Однажды позвонила бывшая жиличка, спросила о здоровье и пообещала зайти попроведовать. Степан Богданович нарядился в чистую рубаху, весь день стоял у окна, ждал. Дочери уговаривали присесть, поесть что-нибудь, он только отмахивался и что-то бормотал, глядя на улицу. Она так и не зашла, узнала, что дочери дома.
Степана Богданыча хоронили, как велел, в Казахстанской земле. Народу было много: в посёлке его ещё помнили. Приходила на кладбище и та жиличка, только близко не подошла…
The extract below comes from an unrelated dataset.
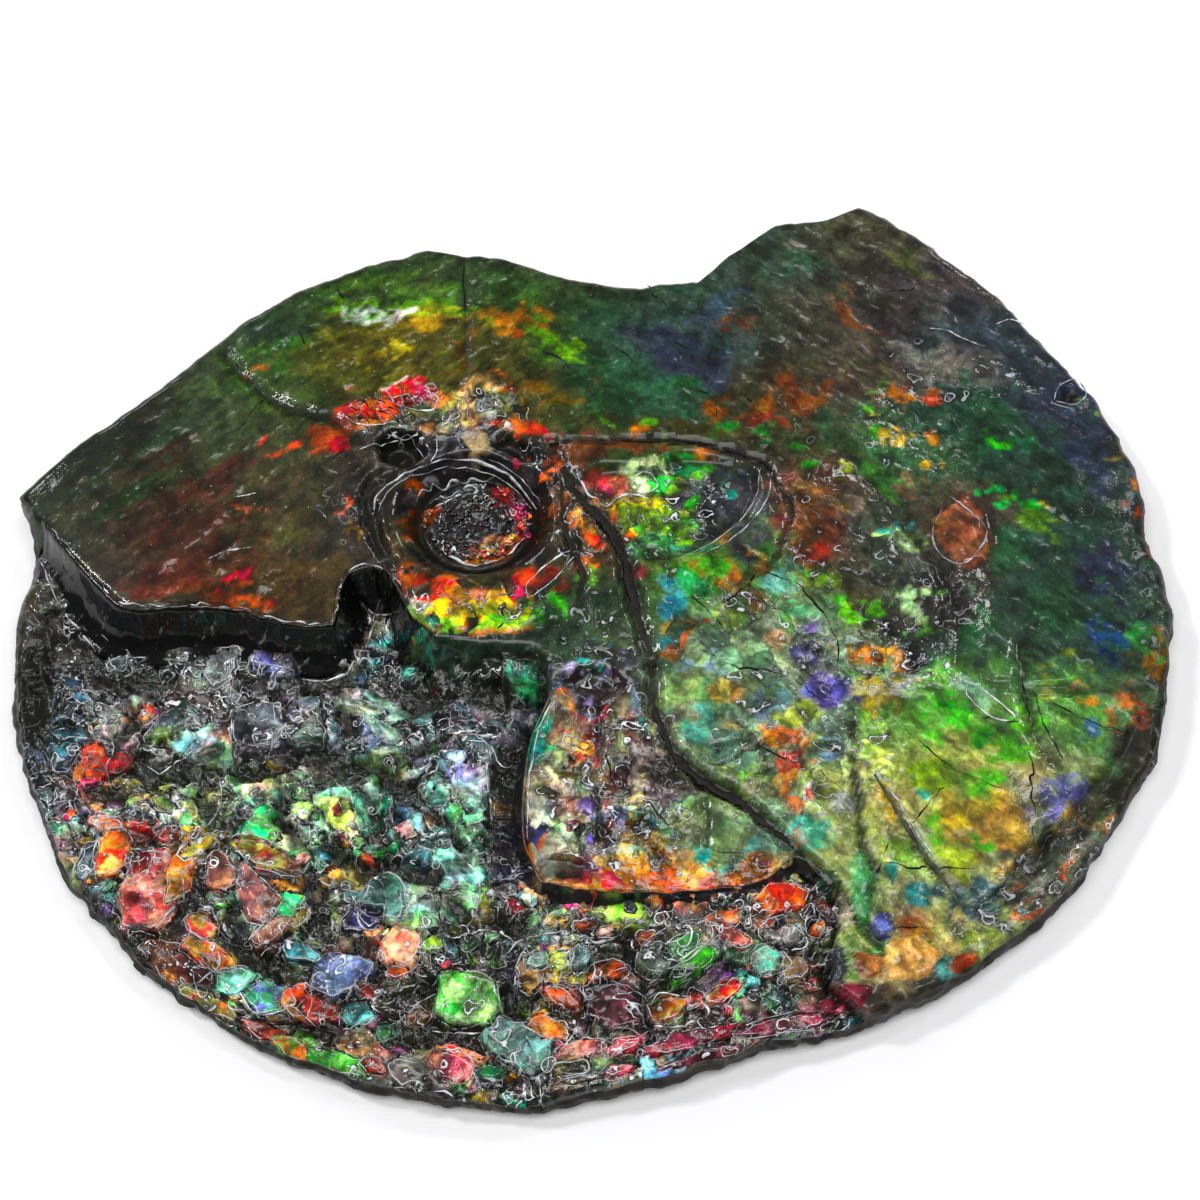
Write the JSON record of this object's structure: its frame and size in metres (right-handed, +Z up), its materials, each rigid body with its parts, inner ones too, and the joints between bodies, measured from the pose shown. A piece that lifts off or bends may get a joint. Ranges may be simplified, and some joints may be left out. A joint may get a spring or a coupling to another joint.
{
  "type": "ammolite specimen",
  "caption": "Flat fossil ammonite disc with a cracked iridescent shell layer, an open coil and a bed of crushed glossy shell flakes, lying on its flat back.",
  "frame": {"origin": "middle of the flat underside, at the centre of the outline's box", "axes": "+X along the disc's longest extent, away from its pointed end; +Y towards the edge with the broad point; +Z up through the thickness, out of the iridescent face"},
  "size_m": [0.1196, 0.1032, 0.0107],
  "materials": {
    "fossil_shell": "gloss"
  },
  "bodies": {
    "root": {"ammolite_fossil": "fossil_shell"}
  },
  "joints": []
}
Девчонки потом обсуждали: может, не надо было так  правильно и  так строго… Как знать, жизнь-то этого Героя уже прошла.


3.Ветеран.

75 лет со дня Победы исполняется в этом году. С каждым днём всё меньше и меньше остаётся настоящих ветеранов этой войны, для нас по-прежнему и Великой и Отечественной, остались самые крепкие, долгожители, богатыри… В нашей семье ветерана не было, осталась память только о сгинувшем в первые дни войны старшем брате отца Ипполите. В семье в майские дни вспоминали, как отец бился за право внести брата в списки погибших на мемориальной плите. Камнем преткновения стала формулировка извещения ; без вести пропал… А куда он мог пропасть, если не погибнуть в страшной мясорубке первых военных дней?! Отец разгорячённо возмущался и грозился написать «куда следует». В сельсовете всё же Ипполита в списки внесли, и к имени его мы с благодарными гвоздиками подходим каждое 9 мая у монумента в Лагерном саду Томска.
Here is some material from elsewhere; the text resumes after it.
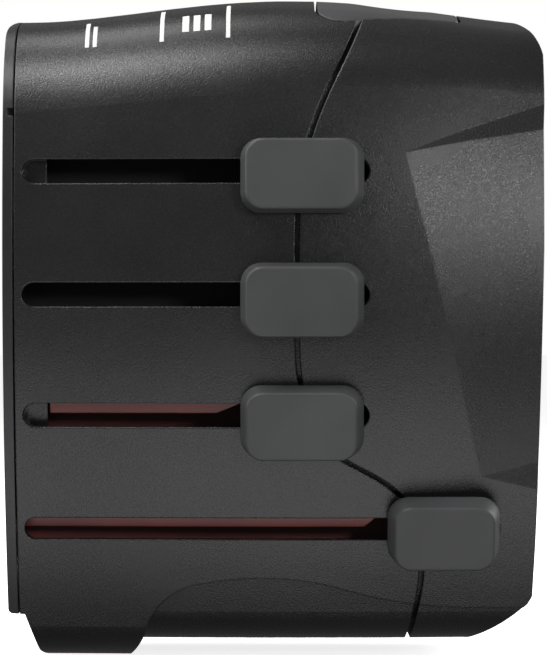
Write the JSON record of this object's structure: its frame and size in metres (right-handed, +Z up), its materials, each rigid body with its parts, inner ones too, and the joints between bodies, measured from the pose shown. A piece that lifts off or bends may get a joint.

О ветеранах в детстве представление складывалось парадное, сформированное часами мужества в школе, праздничными  майскими шествиями всего посёлка. И как-то эти впечатления слились в одну яркую, но общую картинку. А вот индивидуальный портрет Ветерана проявился гораздо позднее, когда я была уже студенткой.
Мой Ветеран во всех смыслах был особенным. Отец моей одногрупницы послевоенную жизнь прожил в глухой деревушке, работая плотником. Удивляла эта семья многим. Необычным мне показалось, что семейная пара, вырастив трёх дочерей, не сочла необходимым зарегистрировать свой брак. Все дочки были записаны на молдавскую фамилию матери, бывшей воспитанницы Института благородных девиц, по известной воле судьбы оказавшейся в сибирской глубинке и проработавшей всю жизнь не больше-не меньше, а прачкой. Как свела судьба этих людей, мне неизвестно, но молдованка своего Луку жалела, с пониманием принимала его фронтовое пьянство и девочек так же воспитывала.
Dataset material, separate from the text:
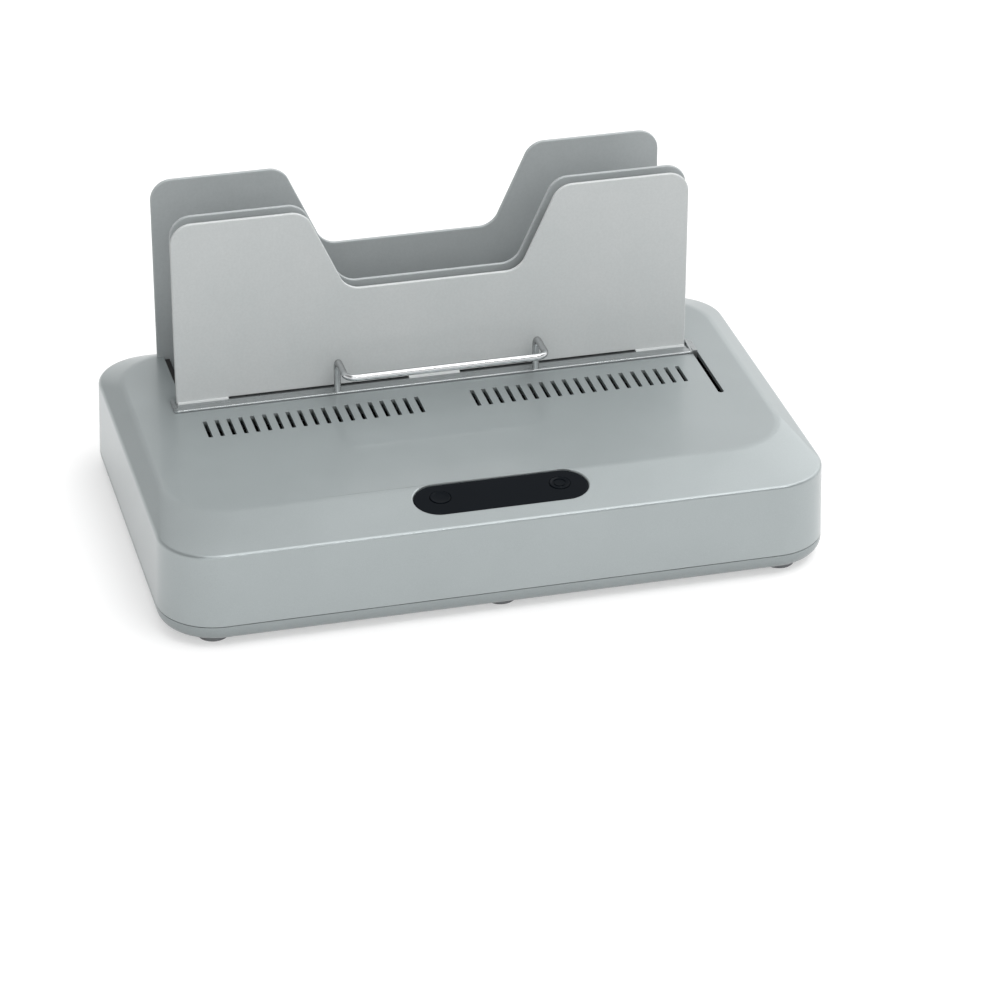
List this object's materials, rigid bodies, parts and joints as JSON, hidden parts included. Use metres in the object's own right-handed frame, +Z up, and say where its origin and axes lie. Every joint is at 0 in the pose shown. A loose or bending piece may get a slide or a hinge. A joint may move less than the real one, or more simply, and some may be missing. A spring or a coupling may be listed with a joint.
{
  "type": "thermal binding machine",
  "caption": "Desktop thermal binding machine with a heated well between upright plates and a sliding cooling rack.",
  "frame": {"origin": "on the table, under the middle of the body", "axes": "+X to the right as the user faces the machine, +Y to the rear, +Z up"},
  "size_m": [0.385, 0.252, 0.1765],
  "materials": {
    "cover_plastic": "fine moulded grain",
    "tray_plastic": "fine moulded grain",
    "foot_rubber": "matte",
    "plate_steel": "satin powder coat",
    "carriage_steel": "satin",
    "handle_wire": "polished",
    "rod_steel": "ground",
    "screw_steel": "zinc plated",
    "bushing_brass": "turned",
    "heater_aluminium": "mill finish",
    "frame_plastic": "glass filled",
    "element_rubber": "smooth silicone",
    "fuse_ceramic": "glazed",
    "lens_gloss": "high gloss",
    "board_laminate": "solder mask",
    "lamp_clear": "clear tinted",
    "black_plastic": "moulded",
    "terminal_plastic": "moulded"
  },
  "bodies": {
    "base": {"top_cover": "cover_plastic", "base_tray": "tray_plastic", "foot_front_left": "foot_rubber", "foot_front_centre": "foot_rubber", "foot_front_right": "foot_rubber", "foot_rear_left": "foot_rubber", "foot_rear_centre": "foot_rubber", "foot_rear_right": "foot_rubber", "rear_support_plate": "plate_steel", "middle_support_plate": "plate_steel", "front_rod_bracket": "carriage_steel", "rear_rod_bracket": "carriage_steel", "heat_shield": "carriage_steel", "fuse_strap": "carriage_steel", "guide_rod": "rod_steel", "cover_screws": "screw_steel", "bracket_screws": "screw_steel", "frame_screws": "screw_steel", "plate_screws": "screw_steel", "clamp_screws": "screw_steel", "heater_end_screws": "screw_steel", "board_screws": "screw_steel", "power_board_screws": "screw_steel", "element_clamps": "screw_steel", "thermostat": "screw_steel", "inlet_pins": "bushing_brass", "heater_plate": "heater_aluminium", "heater_frame": "frame_plastic", "heating_element": "element_rubber", "thermal_fuse": "fuse_ceramic", "panel_lens": "lens_gloss", "panel_board": "board_laminate", "power_board": "board_laminate", "status_lamps": "lamp_clear", "buzzer": "black_plastic", "start_switch": "black_plastic", "ready_switch": "black_plastic", "relay": "black_plastic", "transformer": "black_plastic", "power_inlet": "black_plastic", "power_switch": "black_plastic", "terminal_block": "terminal_plastic"},
    "rack": {"front_support_plate": "plate_steel", "rack_carriage": "carriage_steel", "wire_handle": "handle_wire", "slide_block": "frame_plastic", "slide_bushing": "bushing_brass"},
    "start_key": {"start_button": "lens_gloss", "start_plunger": "black_plastic"},
    "ready_key": {"ready_button": "lens_gloss", "ready_plunger": "black_plastic"},
    "rocker": {"power_rocker": "black_plastic"}
  },
  "joints": [
    {"name": "rack_slide", "type": "slide", "parent": "base", "child": "rack", "axis": [0, -1, 0], "range_m": [0, 0.048]},
    {"name": "start_press", "type": "slide", "parent": "base", "child": "start_key", "axis": [0, 0.1211, -0.9926], "range_m": [0, 0.0008], "stiffness_N_per_m": 400},
    {"name": "ready_press", "type": "slide", "parent": "base", "child": "ready_key", "axis": [0, 0.1211, -0.9926], "range_m": [0, 0.0008], "stiffness_N_per_m": 400},
    {"name": "rocker_tip", "type": "hinge", "parent": "base", "child": "rocker", "pos_m": [0.185, 0.048, 0.034], "axis": [0, 0, 1], "range_deg": [0, 20]}
  ]
}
Лука был заботливым отцом и дедом, а ещё человеком, увлекающимся классической литературой, особенно Толстым. Помню, с какой радостью младшая дочка везла ему в подарок издание дневников писателя, найденное среди книжных развалов. Любил ветеран пофилософствовать, да и сам всю жизнь писал дневники. На торжества ветеранские никогда не ходил, сколько ни приглашали. А 9 мая Лука всегда уходил в длительный и тихий запой ;- семья терпеливо ждала и не упрекала.
Девочки конечно не могли не удивляться и материнскому  терпению, и оторванности отца от парадных ветеранских традиций. Но разгадка пришла только после смерти отца, когда позволено было прочитать его дневники.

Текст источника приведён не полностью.